Now free in PubMed Central:
Oortveld MA, Keerthikumar S, Oti M, Nijhof B, Fernandes AC, Kochinke K, Castells-Nobau A, van Engelen E, Ellenkamp T, Eshuis L, Galy A, van Bokhoven H, Habermann B, Brunner HG, Zweier C, Verstreken P, Huynen MA, Schenck A. Human intellectual disability genes form conserved functional modules in Drosophila. PLoS Genet. 2013 Oct;9(10):e1003911. PMID: 24204314; PMCID: PMC3814316.

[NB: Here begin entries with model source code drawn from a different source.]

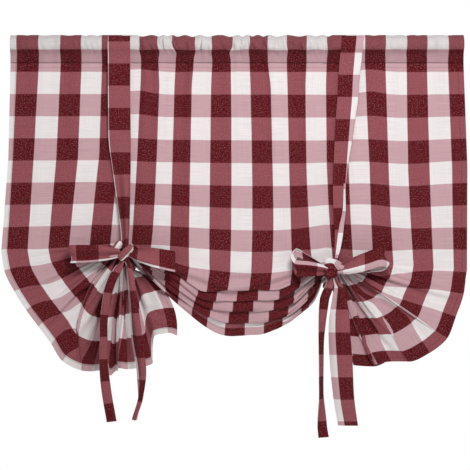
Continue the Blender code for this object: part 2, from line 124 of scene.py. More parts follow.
def column(table, i):
    """One column of a table of rows."""
    return [row[i] for row in table]


def stack_steps(t):
    """Fold number held level between creases and stepped at each, so bunched layers lie apart."""
    near = t - np.round(t)
    return np.round(t) + np.clip(near / 0.18, -1, 1) * 0.5


def crease_depth(t, table):
    """Depth that swings from crease to crease, held at each crease while the stack steps."""
    k = np.clip(np.floor(t), 0, FOLDS - 1).astype(int)
    f = np.clip((t - k - 0.1) / 0.8, 0, 1)
    table = np.asarray(table, float)
    return table[k] + (table[k + 1] - table[k]) * f * f * (3 - 2 * f)


def bunch_points(t, knot, fan_side):
    """The two ends of a row's short way through a bunch: (fan side, swag side), each x, y, z."""
    held = np.clip(stack_steps(t), 0, FOLDS)
    depth = crease_depth(t, BUNCH_DEPTH)
    fan_x = knot[0] + fan_side * smooth(held, FAN_STACK_T, FAN_STACK_OUT)
    fan_z = knot[1] + smooth(held, FAN_STACK_T, FAN_STACK_UP)
    swag_x = np.full_like(t, knot[0] - fan_side * BUNCH_HALF)
    swag_z = knot[1] + SWAG_STACK_UP[0] + (SWAG_STACK_UP[1] - SWAG_STACK_UP[0]) * held / FOLDS
    return np.stack([fan_x, depth, fan_z], -1), np.stack([swag_x, depth, swag_z], -1)


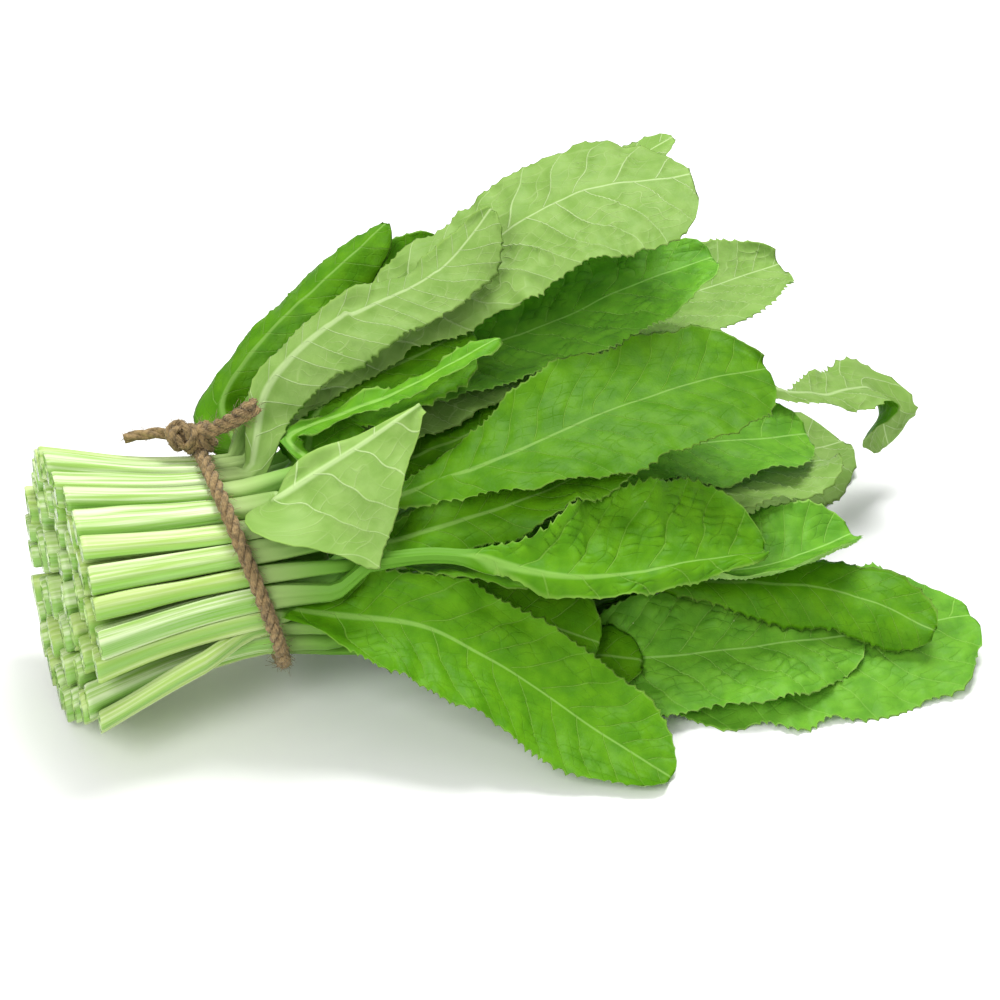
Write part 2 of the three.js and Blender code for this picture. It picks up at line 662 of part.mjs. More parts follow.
async function cordMesh(material) {
  const wasm = await Module();
  wasm.setup();
  const ring = cordRing();
  const vectors = (rows) => rows.map((r) => new THREE.Vector3(...r));
  const knot = wasm.Manifold.sphere(1, 12).scale(KNOT_HALF).rotate([0, -12, 8]).translate(KNOT);
  const whole = tube(wasm, ring, ring.map(() => CORD_RADIUS), 8, true)
    .add(knot)
    .add(tube(wasm, vectors(TAIL_LEFT), [2.4, 2.2, 2, 1.6], 6, false))
    .add(tube(wasm, vectors(TAIL_RIGHT), [2.8, 3, 3.2, 3.4], 6, false));
  const { vertProperties, triVerts } = whole.getMesh();
  const geometry = new THREE.BufferGeometry();
  const spots = Array.from(vertProperties, (v, i) => v - FOOTPRINT.getComponent(i % 3));
  geometry.setAttribute("position", new THREE.Float32BufferAttribute(spots, 3));
  geometry.setIndex(Array.from(triVerts));
  geometry.computeVertexNormals();
  const mesh = new THREE.Mesh(geometry, material);
  mesh.name = "jute_tie";
  return mesh;
}

// What a leaf has unless it says otherwise
const LEAF = {
  rows: 12, columns: 3, free: 26, rise: 0, shoulder: 0.55, narrow: BASE_WIDTH, sides: [1, 1],
  tip: TIP_FROM, point: 0,
};

const stalks = packStalks();
const draw = seeded(23);
const leaves = stalks.map((stalk) => {
  const placed = PLACED.find((l) => l.ring === stalk.ring && l.slot === stalk.slot);
  const leaf = { ...LEAF, ...(placed ?? otherLeaf(stalk, draw)), stalk };
  leaf.phase = 2 * Math.PI * draw();
  leaf.beat = 2 + draw();
  return leaf;
});
leaves.sort((a, b) => a.stalk.q + a.rise - b.stalk.q - b.rise);

const blade = new THREE.MeshStandardMaterial({ color: 0x5f9e2e, roughness: 0.55 });
const group = new THREE.Group();
group.name = "mustard_greens_bunch";
for (const leaf of leaves) {
  leafSheets(leaf);
  layDown(leaf);
  group.add(leafMesh(leaf, blade));
}
group.add(await cordMesh(new THREE.MeshStandardMaterial({ color: 0x8a6a48, roughness: 0.9 })));

export default group;
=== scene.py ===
import math

import bpy
import numpy as np
from bpy.props import FloatProperty, PointerProperty
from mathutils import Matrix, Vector


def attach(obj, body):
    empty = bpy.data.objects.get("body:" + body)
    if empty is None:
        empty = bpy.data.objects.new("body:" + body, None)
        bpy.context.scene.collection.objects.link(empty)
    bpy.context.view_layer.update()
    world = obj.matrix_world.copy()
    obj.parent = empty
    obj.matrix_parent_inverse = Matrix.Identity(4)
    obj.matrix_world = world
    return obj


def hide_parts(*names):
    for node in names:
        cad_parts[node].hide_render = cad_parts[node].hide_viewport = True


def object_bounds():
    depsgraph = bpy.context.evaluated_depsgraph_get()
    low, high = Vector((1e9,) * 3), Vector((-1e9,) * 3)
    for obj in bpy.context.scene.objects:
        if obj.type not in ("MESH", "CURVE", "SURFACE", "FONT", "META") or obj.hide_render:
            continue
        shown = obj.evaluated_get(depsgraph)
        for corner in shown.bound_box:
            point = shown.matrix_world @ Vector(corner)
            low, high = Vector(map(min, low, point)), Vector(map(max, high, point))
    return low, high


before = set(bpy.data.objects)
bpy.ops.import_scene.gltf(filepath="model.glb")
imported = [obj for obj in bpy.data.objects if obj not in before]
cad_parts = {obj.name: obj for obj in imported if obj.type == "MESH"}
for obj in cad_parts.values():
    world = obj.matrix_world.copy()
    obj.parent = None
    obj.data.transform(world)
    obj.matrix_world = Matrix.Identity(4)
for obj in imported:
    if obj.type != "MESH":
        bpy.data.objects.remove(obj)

CAD_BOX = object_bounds()

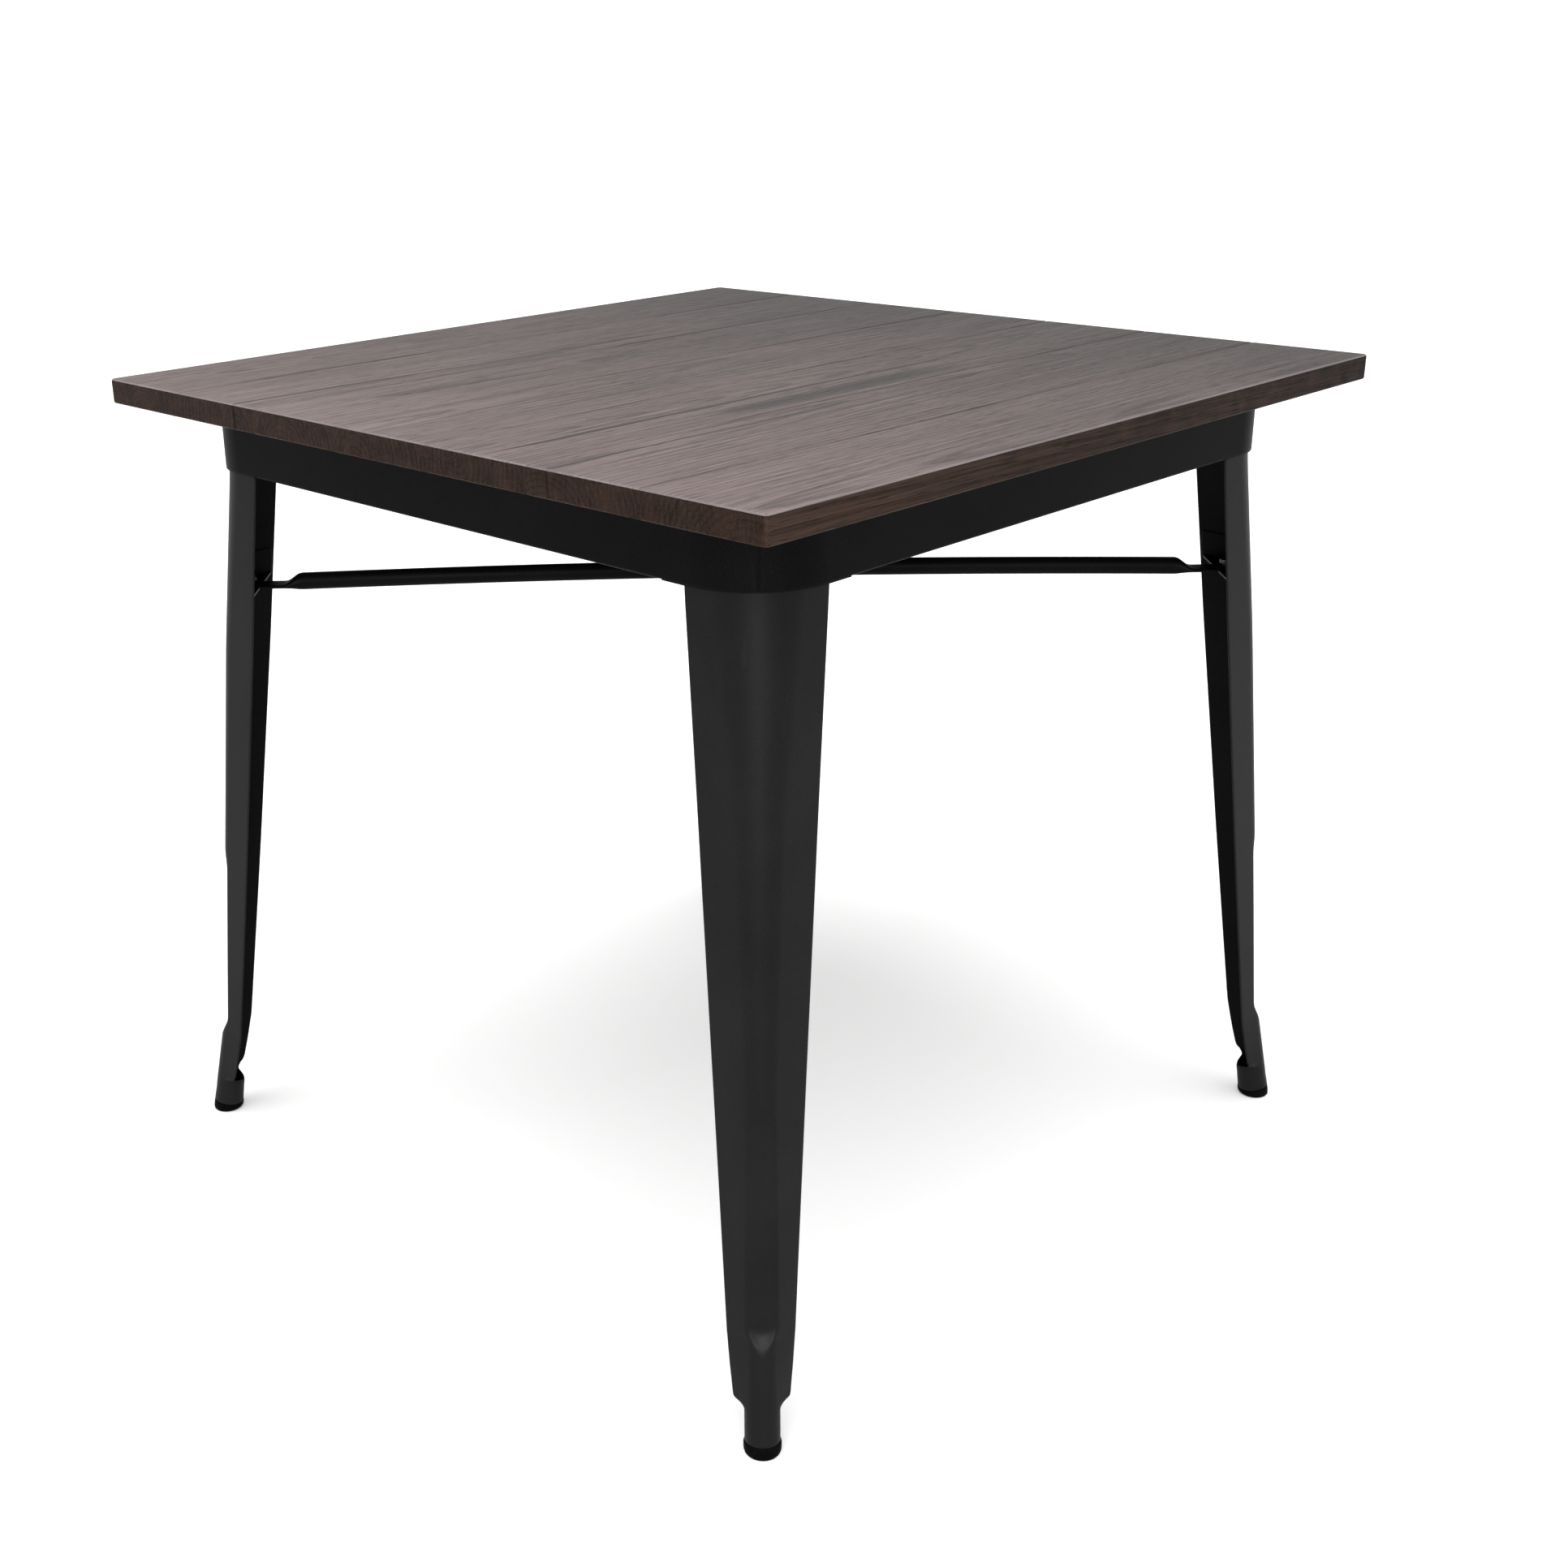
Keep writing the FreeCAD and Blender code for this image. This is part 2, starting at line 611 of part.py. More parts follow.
tongue_top = dim("brace_level") + dim("tongue_thick") / 2
shelf_under = dim("brace_level") - dim("tongue_thick") / 2 - dim("gusset_thick")
for corner_name, degrees in CORNERS:
    spot = diagonal(dim("tongue_hole"), 0, 0)
    bolt = make_bolt(f"brace_bolt_{corner_name}", f"{cell('tongue_thick')}"
                     f" + {cell('gusset_thick')} + {cell('nut_high')} + 2")
    corner_turn = turned(degrees)
    bolt.Placement = corner_turn.multiply(aimed(spot + Vector(0, 0, tongue_top),
                                                Vector(0, 0, -1)))
    keep(bolt, f"brace_end_bolt_{corner_name}")
    nut = make_nut(f"brace_nut_{corner_name}", cell("nut_high"))
    nut.Placement = corner_turn.multiply(aimed(spot + Vector(0, 0, shelf_under),
                                               Vector(0, 0, -1)))
    keep(nut, f"brace_end_nut_{corner_name}")

crossing_top = dim("brace_level") + 2 * dim("brace_radius")
crossing_under = dim("brace_level") - 2 * dim("brace_radius")
washers = []
for tag, level in [("upper", crossing_top), ("lower", crossing_under - dim("washer_thick"))]:
    disc = add_primitive("Cylinder", f"washer_{tag}_disc", Radius=cell("washer_radius"),
                         Height=cell("washer_thick"))
    bore = add_primitive("Cylinder", f"washer_{tag}_bore", Radius=cell("hole_radius"),
                         Height=cell("washer_thick"))
    washer = add_cut(f"washer_{tag}", disc, bore)
    washer.setExpression("Placement.Base.z", str(level))
    washers.append(washer)
gather("crossing_washers", washers)

crossing_bolt = make_bolt("crossing_bolt_solid", f"4 * {cell('brace_radius')}"
                          f" + 2 * {cell('washer_thick')} + {cell('nut_high')} + 2")
crossing_bolt.Placement = aimed(Vector(0, 0, crossing_top + dim("washer_thick")),
                                Vector(0, 0, -1))
keep(crossing_bolt, "crossing_bolt")
crossing_nut = make_nut("crossing_nut_solid", cell("nut_high"))
crossing_nut.Placement = aimed(Vector(0, 0, crossing_under - dim("washer_thick")),
                               Vector(0, 0, -1))
keep(crossing_nut, "crossing_nut")

# Wood screws from below, through the apron's flange into each board.
screw_seat = dim("table_height") - dim("top_thick") - wall
for side_name, degrees, spots in SIDES:
    screws = []
    for number, x in enumerate(spots, start=1):
        tag = f"screw_{side_name}_{number}"
        head = add_primitive("Cylinder", f"{tag}_head", Radius=cell("screw_head"),
                             Height=cell("screw_head_high"),
                             Placement__Base__z=f"-{cell('screw_head_high')}")
        shank = add_primitive("Cylinder", f"{tag}_shank", Radius=cell("screw_radius"),
                              Height=cell("screw_long"))
        screw = add_fuse(tag, head, shank)
        screw.Placement = Placement(Vector(x, -screw_line, screw_seat), Rotation())
        screws.append(screw)
    gather(f"top_screws_{side_name}", screws, degrees)

# --- Check every node, then write one STEP file each ---

doc.recompute()
for node in nodes:
    if "Invalid" in node.State or "Error" in node.State:
        raise RuntimeError(f"{node.Label} did not recompute: {node.State}")
    if node.Shape.isNull() or not node.Shape.isValid() or not node.Shape.Solids:
        raise RuntimeError(f"{node.Label} has no valid solid")

os.makedirs("parts", exist_ok=True)
for node in nodes:
    node.Shape.exportStep(f"parts/{node.Label}.step")
print(f"{len(nodes)} nodes written")
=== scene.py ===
import math

import bmesh
import bpy
from mathutils import Matrix, Vector


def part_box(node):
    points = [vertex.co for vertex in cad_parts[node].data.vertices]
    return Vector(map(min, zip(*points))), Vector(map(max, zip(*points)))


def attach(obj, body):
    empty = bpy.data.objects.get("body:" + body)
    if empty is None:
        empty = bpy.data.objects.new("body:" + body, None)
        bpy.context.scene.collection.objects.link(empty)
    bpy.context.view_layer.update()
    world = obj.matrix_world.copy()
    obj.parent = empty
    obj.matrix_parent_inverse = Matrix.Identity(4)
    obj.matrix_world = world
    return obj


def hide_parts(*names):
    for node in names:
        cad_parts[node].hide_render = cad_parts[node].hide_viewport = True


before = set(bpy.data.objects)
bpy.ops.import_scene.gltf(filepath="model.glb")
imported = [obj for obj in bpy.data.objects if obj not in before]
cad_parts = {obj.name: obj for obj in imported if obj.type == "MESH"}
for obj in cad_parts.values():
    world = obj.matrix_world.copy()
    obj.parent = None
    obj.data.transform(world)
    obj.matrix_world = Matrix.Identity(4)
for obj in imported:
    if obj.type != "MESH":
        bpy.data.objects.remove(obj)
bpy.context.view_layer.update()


# Wood top: seven boards glued edge to edge, planed flat, stained a dark greyish walnut and left
# matt. The rim is eased with a small round that carries a painted highlight, and the ends of the
# boards show their end grain on the left and the right.

class Shade:
    """A socket of a material, so that sums of sockets can be written as arithmetic."""

    def __init__(self, tree, socket=None):
        self.tree = tree
        self.socket = socket

    def node(self, kind, settings={}, inputs={}, output=0):
        """Add a node of any kind: its settings first, then the values or links of its sockets."""
        made = self.tree.nodes.new("ShaderNode" + kind)
        for name, value in settings.items():
            if name == "stops":
                elements = made.color_ramp.elements
                elements.remove(elements[1])
                elements[0].position, elements[0].color = value[0]
                for position, color in value[1:]:
                    elements.new(position).color = color
            else:
                setattr(made, name, value)
        for name, value in inputs.items():
            if isinstance(value, Shade):
                self.tree.links.new(value.socket, made.inputs[name])
            else:
                made.inputs[name].default_value = value
        return Shade(self.tree, made.outputs[output])

    def math(self, operation, *values):
        return self.node("Math", {"operation": operation}, dict(enumerate(values)))

    def __add__(self, other):
        return self.math("ADD", self, other)

    def __sub__(self, other):
        return self.math("SUBTRACT", self, other)

    def __rsub__(self, other):
        return self.math("SUBTRACT", other, self)

    def __mul__(self, other):
        return self.math("MULTIPLY", self, other)

    def __truediv__(self, other):
        return self.math("DIVIDE", self, other)

    def __abs__(self):
        return self.math("ABSOLUTE", self)

    __radd__ = __add__
    __rmul__ = __mul__

    def between(self, low, high, to_low=0.0, to_high=1.0):
        """Map a range smoothly onto another, flat beyond its ends."""
        inputs = {"Value": self, "From Min": low, "From Max": high,
                  "To Min": to_low, "To Max": to_high}
        return self.node("MapRange", {"interpolation_type": "SMOOTHSTEP"}, inputs)

    def noise(self, scales, detail=2.0, roughness=0.5, shift=(0, 0, 0)):
        """Noise on these coordinates, with its own scale along each axis."""
        moved = self.node("Mapping", {}, {"Vector": self, "Scale": scales, "Location": shift})
        return self.node("TexNoise", {}, {"Vector": moved, "Scale": 1.0, "Detail": detail,
                                          "Roughness": roughness})

    def mix(self, factor, first, second):
        """Blend two colours."""
        return self.node("Mix", {"data_type": "RGBA"}, {0: factor, 6: first, 7: second}, output=2)

    def bump(self, height, distance):
        """A normal that follows a height given as a share of a distance in metres."""
        return self.node("Bump", {}, {"Height": height, "Distance": distance, "Strength": 1.0})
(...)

From the abstract: “Intellectual Disability (ID) disorders, defined by an IQ below 70, are genetically and phenotypically highly heterogeneous. Identification of common molecular pathways underlying these disorders is crucial for understanding the molecular basis of cognition and for the development of therapeutic intervention strategies. To systematically establish their functional connectivity, we used transgenic RNAi to target 270 ID gene orthologs in the Drosophila eye. Assessment of neuronal function in behavioral and electrophysiological assays and multiparametric morphological analysis identified phenotypes associated with knockdown of 180 ID gene orthologs. Most of these genotype-phenotype associations were novel. ... Drosophila phenotype groups show, in addition to ID, significant phenotypic similarity also in humans, indicating that functional modules are conserved. The combined data indicate that ID disorders, despite their extreme genetic diversity, are caused by disruption of a limited number of highly connected functional modules.”